Since the vehicle will never be disassembled again, it is important to ensure that all telescope bolts are tightened to the correct torque, as well as sealed with special glue, which strengthens the strength of the connection by making it resistant to loosening caused by overloads and vibrations during the rocket’s launch.

Once the entire object which is being launched into orbit is assembled, the final functional tests confirming the correct integration take place, followed by vibration and thermal-vacuum tests, about which you can read more HERE. Only at this point is the vehicle sent to the launch site, where it is integrated with the rocket – engineers integrate adapter on the vehicle together with the so-called separation ring (deployment ring), which is attached directly to the rocket, or to the hardware provided by company responsible for providing the separation system and releasing the vehicle at the appropriate moment of the rocket flight.

Scanway Space | Integration, launch and deployment
Integration of STAR telescope with nanosatellite platform

Launch

SOP200 telescope will be launched as early as the middle of this year, with SpaceX’s Falon 9 rocket. This is a rocket with a first stage capable of multiple launches (the record first stage at this point has more than twenty launches and landings). Scanway’s telescope is integrated with a satellite of the same name, the construction of which is the responsibility of a consortium headed by Creotech Instruments S.A – this company is responsible for the development and delivery of the entire satellite platform. In addition, the project also involves the CBK PAN (Space Research Center of the Polish Academy of Sciences), which provided an advanced on-board computer for processing data from the telescope.

The telescope will be flown into orbit during the Transporter-11 mission, a shared mission with other small satellites. With this arrangement, the cost of launching a payload is spread among the operators of all payloads – during the previous Transporter missions, as many as 143 satellites were launched simultaneously.

The rocket launch will take place from the Vandenberg military base in California. EagleEye will go into a heliosynchronous SSO orbit (you can read more about the types of orbits HERE) with a target altitude of about 350 km above the Earth’s surface. The satellite and its telescope will initially be separated from the rocket in a higher orbit, and it will be possible to reach the target orbit by using an engine placed on the satellite, with the help of which the orbit altitude will be reduced. Operating in a lower orbit will make it possible to take images of the planet’s surface with greater accuracy and resolution, which will allow greater detail to be visible in the images.

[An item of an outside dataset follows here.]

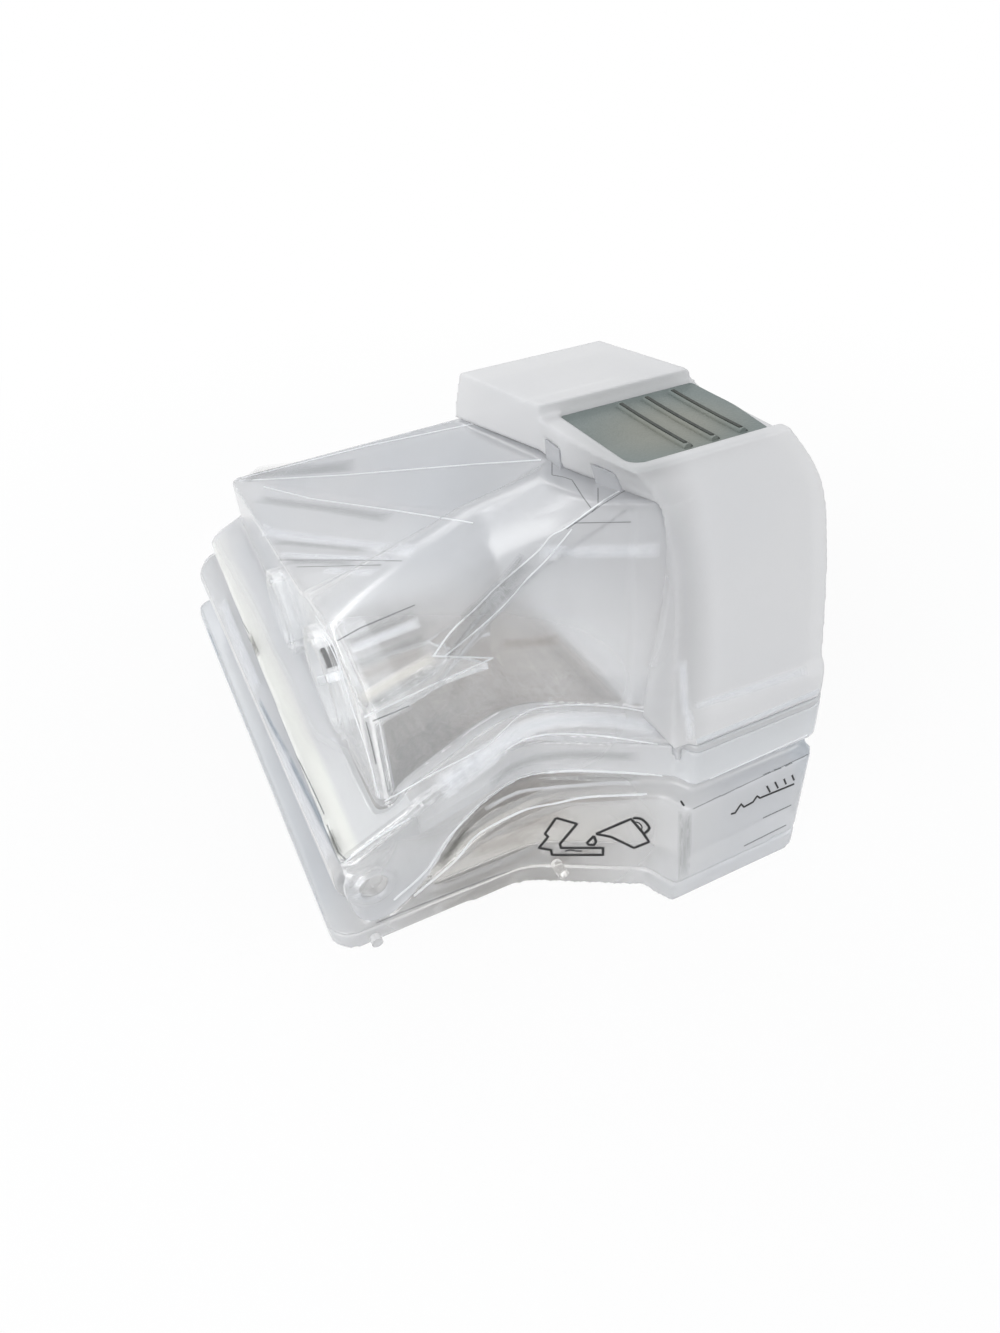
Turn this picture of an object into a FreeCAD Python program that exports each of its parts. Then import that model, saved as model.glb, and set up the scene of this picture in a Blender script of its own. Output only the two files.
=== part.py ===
import FreeCAD, Part
import math
import os

# Water tub of a bedside humidifier: a clear lower chamber with a metal heating plate in its floor,
# and a clear lid hinged along the left side, with a frosted front cover and a soft thumb grip.
#
# Working frame, millimetres: X runs from the hinge side to the grip end, Y from the wave-shaped
# near side to the straight far side, Z up. Its origin is the near left corner of the foot.
# The finished pieces are moved so that the frame's origin is under the middle of the whole tub.

V = FreeCAD.Vector

# ------------------------------------------------------------------ driving dimensions
CENTRE = V(48.25, 55.5, 0)     # middle of the overall box, in the working frame

WALL = 2.0                     # moulded wall of the tub and of the lid
COVER_WALL = 1.6               # wall of the frosted cover
COVER_GAP = 0.15               # air between the cover and the lid beneath it
SEAM = 0.05                    # parting line between two pieces of one body

FRAME_TOP = 3.6                # seam between the bottom frame and the tub
FLOOR_LOW = 5.6
FLOOR_TOP = 7.6
LEDGE_Z = 19.5                 # outer ledge of the tub, away from the hinge
LEDGE_HINGE_Z = 4.3            # the same ledge beside the hinge
RIM_Z = 22.7                   # top of the tub's inner wall
SEAL_LOW = 22.85
SEAL_TOP = 25.0
SKIRT_Z = 23.7                 # lower edge of the lid's skirt, away from the hinge
SKIRT_WALL = 2.2
FLANGE = 1.6                   # thickness of the flat ledge round the lid
RIM_TOP = 33.0                 # top of that ledge, away from the hinge
CORE_INSET = 2.8               # from the skirt's outer face to the tub's inner wall
SEAL_INSET = 2.4

HINGE_X = 9.0
HINGE_Z = 16.5
BARREL_R = 6.2                 # rounded hinge barrel along the tub's left wall
BARREL_BORE_R = 4.2
BARREL_Y = (1.2, 118.8)
BARREL_CAP = 3.0
BARREL_FOOT_Z = 12.0
PIN_R = 2.6
PIN_CLEARANCE = 0.06
PIN_ROOT = 2.0                 # how deep a pin sits in the barrel's end
PIN_END_GAP = 0.2
EAR_GAP_Y = (0.4, 119.6)       # the lid's near and far hinge ears stand outside this span
EAR_GAP_X = 12.0
LUG_R = 5.1                    # round lug of each ear
HUB_R = 3.9                    # raised ring round each ear's hole
HUB_T = 0.5

PLATE_X = (20.0, 80.0)         # opening of the floor over the metal plate
PLATE_Y = (12.0, 100.0)
PLATE_RIM = 4.0
PLATE_T = 1.0
PLATE_CORNER = 6.0
PAN_PLAY = 0.4                 # air between the plate's pan and the openings round it

PORTS = {"inlet": (26.0, 41.0, 8.0, 27.0), "outlet": (59.0, 37.0, 6.4, 32.0)}  # y, z, bore, duct end
VANE = [(20.6, 16.7), (41.0, 16.7), (34.0, 26.6), (20.6, 26.6)]   # x, y of the inlet duct's flat vane
VANE_Z = (39.7, 41.1)
PORT_RING = 1.5
PORT_FACE_X = 12.6
PORT_LENGTH = 8.0
PORT_SEAL = 1.4                # soft ring round each port, against the left wall
DUCT_STEP = 0.3                # the ducts are this much wider inside than the port rings
DUCT_LIP = 1.0
BAFFLE_Y = (43.4, 45.0)
BAFFLE_X = (15.0, 52.0)
BAFFLE_LOW = 27.0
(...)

A heliosynchronous orbit (SSO) is a type of low Earth orbit (LEO), whose unusual inclination and characteristics let it be classified separately. Compared to ordinary orbits, vehicles move from north to south (high inclinations of the orbits), compared to the west-east direction with standard low LEO orbits. The choice of orbit height and inclination defines the number of orbits a spacecraft will travel through space per day. A characteristic feature of an SSO orbit is that the vehicle passes over the same location at the same mean solar time each time. This is particularly important from the point of view of Earth observation, since the same lighting conditions are present in the images taken – e.g. the shadows cast by buildings are each time practically the same length, which, when the length of the shadows change, can suggest varying building heights due to, for example, construction progress.

Scanway Space | Integration, launch and deployment
Launch of the Falcon 9 rocket with STAR VIBE mission on board

Deployment

About an hour after the rocket’s launch, satellite separations (deployments) from the rocket will begin. EagleEye has already been integrated with the separation system, provided by an external company. Immediately after the integration, the final functional tests took place, which confirmed the correct operation of all subsystems of the vehicle.

At the time of launch, the so-called LEOP phase – Launch and Early Orbit phase – begins. This is the phase of the mission during which the actual launch of the mission into orbit takes place, but also the separation from the rocket, and successively the start-up processes and testing of all the vehicle’s systems.

Immediately after separation from the rocket, the so-called detumbling of the vehicle, that is, stabilizing its orientation in orbit, must take place – immediately after separation, chaotic movements may occur, making it impossible to both establish contact and obtain useful data. Only after the movement is stabilized will a connection be established with the vehicle in orbit.

After an initial check of the systems, operators will begin to lower the satellite’s orbit. After reaching the target orbit of about 350 km above the Earth’s surface, Scanway’s telescope will be able to take images with the target spatial resolution, since this parameter strongly (linearly) depends on the height of the orbit.

Scanway Space | Integration, launch and deployment
Deployment of the STAR VIBE satellite

On-orbit operations

After the LEOP phase, i.e. commissioning the telescope’s basic functions, the normal use phase will begin. The telescope will make it possible to observe changes on the Earth’s surface, both those caused directly by human activity – new developments or climate change, but also others, such as climate disasters. Having comparative data will give researchers the ability to determine the rate of change, and services the ability to react quickly and determine the scale of the problem.

In the case of extremely large natural disasters, satellite data may be the only data available to emergency services due to the lack of communication with the affected region. Such a situation occurred, for example, during the eruption of the Hunga Tonga-Hunga Ha’apai volcano in 2022, during the eruption of which a tsunami destroyed an underwater fiber optic cable, cutting off the island nation’s communications from the rest of the world.

Also taking into account the instability of the political situation in the region and around the world, having Poland’s own optical system in orbit will allow independence and freedom of action in selecting the area to be observed. Moreover, it will give immediate access to all data, unrestricted by external partners.

Summary

The imminent launch of the EagleEye mission with our telescope shows that we are capable of delivering complex space payloads on a regular basis. Following the success of the STAR VIBE mission and the validation of the optical design, improvements were made, resulting in the final EagleEye design enhancements. At launch, it will be the largest Polish optical payload deployed in space.